What Settlement Does to Your Credit 📉

This part matters and is often undersold. Settled accounts are reported to credit bureaus as "settled" or "settled for less than full amount" — not as paid in full. This notation signals to future lenders that you didn't meet the original terms.

The impact on your credit score depends on:

  • Whether the account was already delinquent — if it was already 120 days late, settlement adds less additional damage than if it were current
  • Your overall credit profile — a thin file with few accounts suffers more than a thick one
  • When the delinquency was first reported — negative marks generally age off after seven years from the date of first delinquency

If an account is current and you deliberately stop paying to force a settlement, that strategy does work — but it guarantees credit damage along the way. It's a calculation, not a clean solution.

The Tax Consideration Most People Miss

The IRS treats forgiven debt as taxable income in most cases. If a creditor forgives $5,000, you may receive a 1099-C form and owe taxes on that amount. There are exceptions — insolvency at the time of settlement being the most common — but this is a factor worth understanding before you finalize any agreement.

What Changes Based on Your Specific Situation

General frameworks only go so far.
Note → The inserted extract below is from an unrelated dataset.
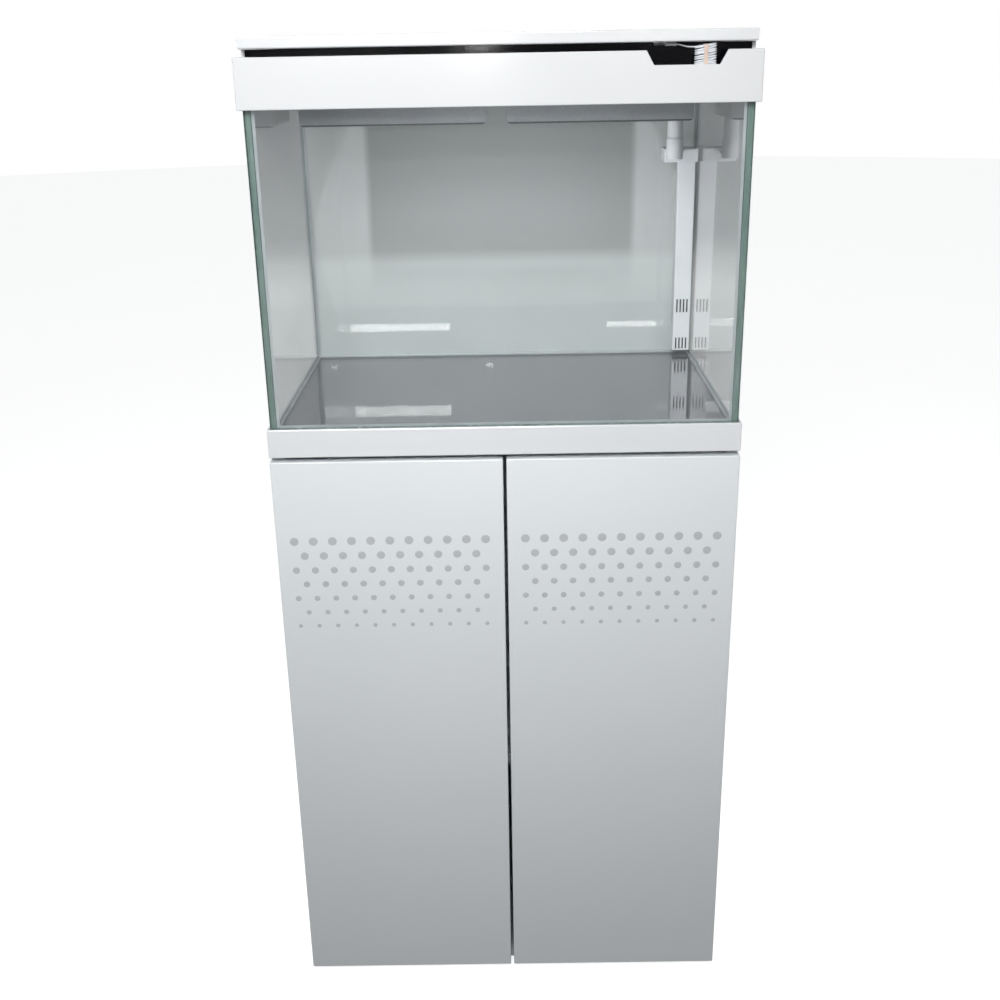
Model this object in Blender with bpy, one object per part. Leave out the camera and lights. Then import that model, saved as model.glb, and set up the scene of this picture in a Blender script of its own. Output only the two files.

The actual settlement percentage a creditor will accept, whether your hardship story resonates, whether the debt is even still legally collectible in your state, and how settlement affects your score all hinge on the specifics of your credit profile, your income picture, and the age and type of your individual accounts.

The mechanics of DIY settlement are learnable. The math of whether it's the right move — and what outcome is realistic for you — is where your own numbers become the only thing that actually matters.